Wenn Menschen dieses Verhalten nachahmen, fehlt die soziale Legitimation.
Wir sind keine Mutterhündin – und sollten uns auch nicht so verhalten.
Vom Korrigieren zum Kommunizieren
Wenn wir verstehen, dass Hunde nicht „korrigieren“, sondern kommunizieren, verändert sich unsere Sichtweise grundlegend.
„Korrektur“ ist ein menschliches Konzept – in der Hundewelt gibt es sie so nicht.
Hunde setzen Grenzen, schützen ihre Bedürfnisse und regulieren ihr Umfeld. Aber sie erziehen sich nicht gegenseitig im moralischen Sinn.

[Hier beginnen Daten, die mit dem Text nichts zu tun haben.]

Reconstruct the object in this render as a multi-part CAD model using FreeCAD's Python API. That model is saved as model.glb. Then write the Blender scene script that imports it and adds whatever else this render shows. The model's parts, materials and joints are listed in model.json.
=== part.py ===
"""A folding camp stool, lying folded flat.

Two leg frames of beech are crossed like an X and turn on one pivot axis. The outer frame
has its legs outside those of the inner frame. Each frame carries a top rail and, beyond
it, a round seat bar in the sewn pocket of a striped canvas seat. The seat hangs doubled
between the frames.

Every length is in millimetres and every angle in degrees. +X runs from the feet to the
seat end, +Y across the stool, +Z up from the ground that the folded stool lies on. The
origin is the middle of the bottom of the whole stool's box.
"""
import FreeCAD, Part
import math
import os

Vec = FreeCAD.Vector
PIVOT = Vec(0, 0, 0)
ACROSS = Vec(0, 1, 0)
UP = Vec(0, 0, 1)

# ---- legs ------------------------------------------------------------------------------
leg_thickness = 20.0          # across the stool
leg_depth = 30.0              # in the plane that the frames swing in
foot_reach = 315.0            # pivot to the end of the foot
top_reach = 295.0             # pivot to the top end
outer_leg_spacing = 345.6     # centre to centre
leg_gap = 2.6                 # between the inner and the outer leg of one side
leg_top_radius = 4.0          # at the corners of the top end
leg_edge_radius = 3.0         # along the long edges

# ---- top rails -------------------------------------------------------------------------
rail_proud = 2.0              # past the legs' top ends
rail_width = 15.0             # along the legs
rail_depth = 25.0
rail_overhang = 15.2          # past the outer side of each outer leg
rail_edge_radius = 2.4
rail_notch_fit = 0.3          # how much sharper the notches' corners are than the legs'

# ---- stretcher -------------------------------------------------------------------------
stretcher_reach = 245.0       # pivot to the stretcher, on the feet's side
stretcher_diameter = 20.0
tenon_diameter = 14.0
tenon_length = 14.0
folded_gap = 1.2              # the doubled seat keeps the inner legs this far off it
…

Als Menschen sollten wir nicht versuchen, diese Verhaltensweisen zu imitieren, sondern sie zu verstehen und richtig einzuordnen.
Hunde brauchen keine „Korrektur“ –
sie brauchen Sicherheit, Verständnis und faire Führung.
Und das beginnt mit unserer Sprache:
Weg von „Ich korrigiere dich“ –
hin zu „Ich helfe dir, dich sicher zu fühlen“.